En l’espèce, le service départemental d’incendie et de secours (SDIS) de l’Eure avait attribué à la société Ateliers Bois et Cie le lot « charpente métallique – bardage » d’un marché public de travaux portant sur la construction d’un nouveau centre d’incendie et de secours sur le territoire de la commune de Beuzeville. Au cours de l’exécution du marché, cette société avait demandé, à plusieurs reprises, l’intervention du maître d’ouvrage délégué en raison de plusieurs retards dans l’avancement du chantier imputables à des entreprises en charge d’autres lots. Face à l’inertie de ce dernier, celle-ci lui avait finalement adressé un mémoire de réclamation de manière à obtenir réparation pour les préjudices qu’elle avait subis du fait de ses divers retards. Or, si le maître d’ouvrage délégué ne contesta pas le principe même de l’indemnisation, un désaccord sur son montant conduisit la société Ateliers Bois et Cie à saisir le tribunal administratif de Rouen afin d’obtenir l’entière réparation de ses préjudices. Le juge administratif de première instance ayant favorablement accueilli les demandes de la société requérante, le SDIS de l’Eure décida donc de faire appel.

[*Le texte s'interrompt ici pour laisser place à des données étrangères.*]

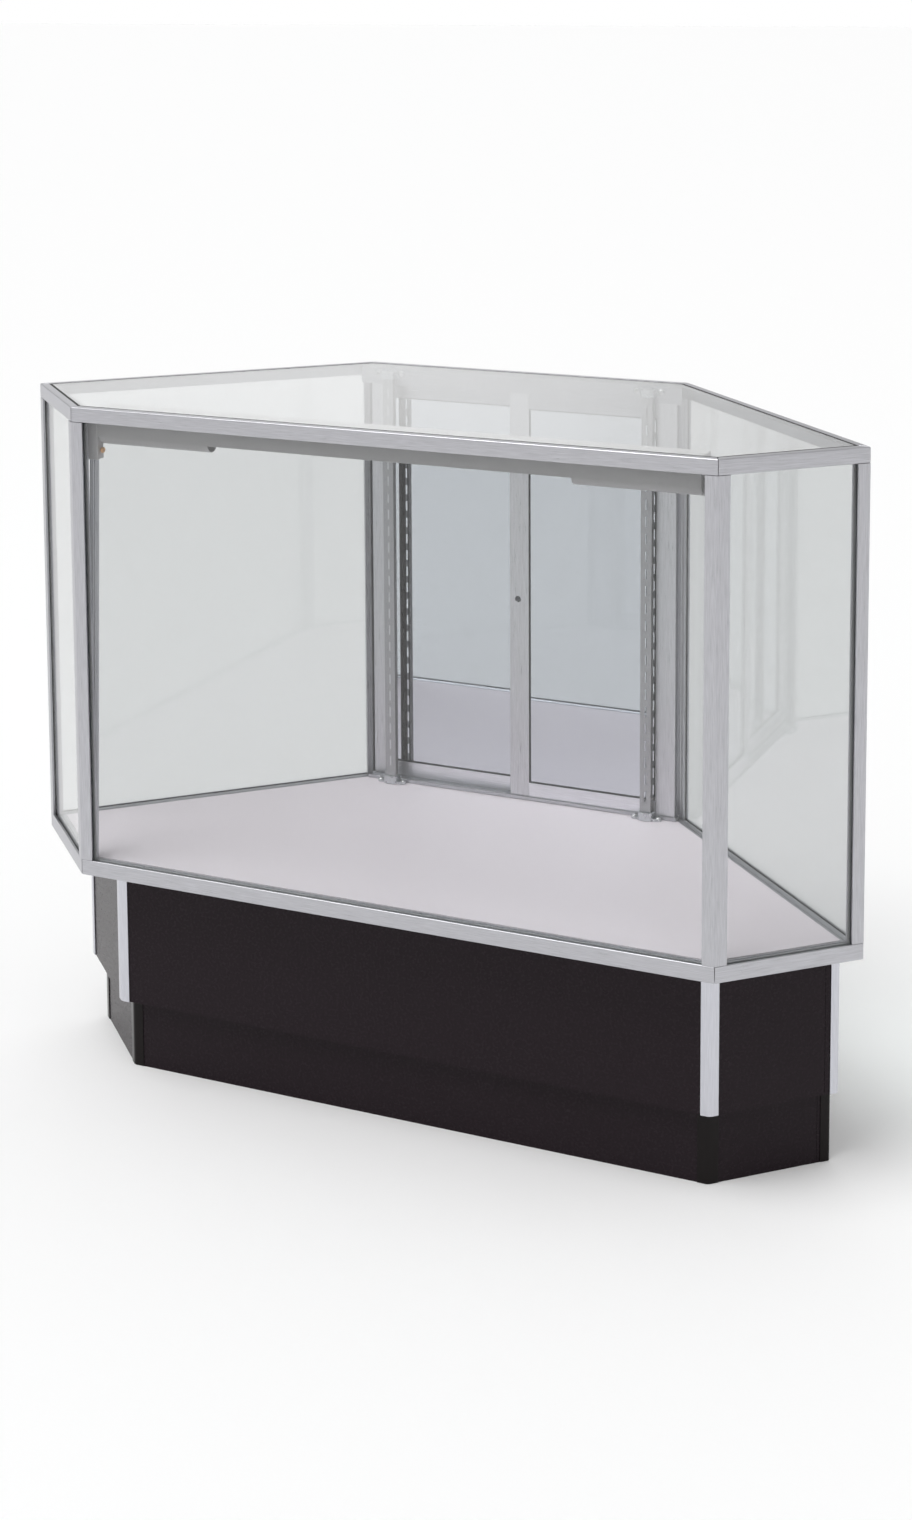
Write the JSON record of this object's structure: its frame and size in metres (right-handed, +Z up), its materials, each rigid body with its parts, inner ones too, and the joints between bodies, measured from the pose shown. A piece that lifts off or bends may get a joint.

L’initiative demeura toutefois vaine puisque la cour administrative d’appel de Douai rejeta les demandes du SDIS. Le juge administratif d’appel confirma effectivement le jugement rendu en ce qu’il avait retenu sa responsabilité contractuelle en raison de l’allongement de la durée du chantier dû à la carence de son maître d’ouvrage délégué. Selon la convention de mandat conclue entre le SDIS et son maître d’ouvrage délégué, il incombait à ce dernier d’assurer un suivi des travaux et de trouver des solutions pour remédier aux anomalies constatées dans les délais de déroulement de ces travaux. Or, en l’espèce, le maître d’ouvrage délégué s’était contenté de renvoyer la société Ateliers Bois et Cie vers les entreprises retardataires lorsque celle-ci l’avait averti des difficultés rencontrées dans la mise en œuvre de son calendrier de travaux. La faute du maître d’ouvrage délégué était donc acquise, entraînant ainsi la responsabilité contractuelle sans faute du maître d’ouvrage en raison des manquements imputables à son mandataire. Si cette solution peut apparaître particulièrement contraignante pour le maître d’ouvrage, il convient cependant de rappeler que celui-ci pourra tout de même se retourner ensuite contre son maître d’ouvrage délégué (CE, 7 juin 2010, Commune de Mantes-la-Jolie, n° 313638).

Cet arrêt rendu le 22 septembre dernier est donc l’occasion de rappeler qu’il est toujours possible, pour le titulaire d’un lot d’un marché public, de rechercher la responsabilité contractuelle du maître d’ouvrage, même en cas de retard imputable aux titulaires d’autres lots du marché, dès lors que son maître d’ouvrage délégué n’a pas pris les mesures nécessaires pour remédier à pareilles difficultés.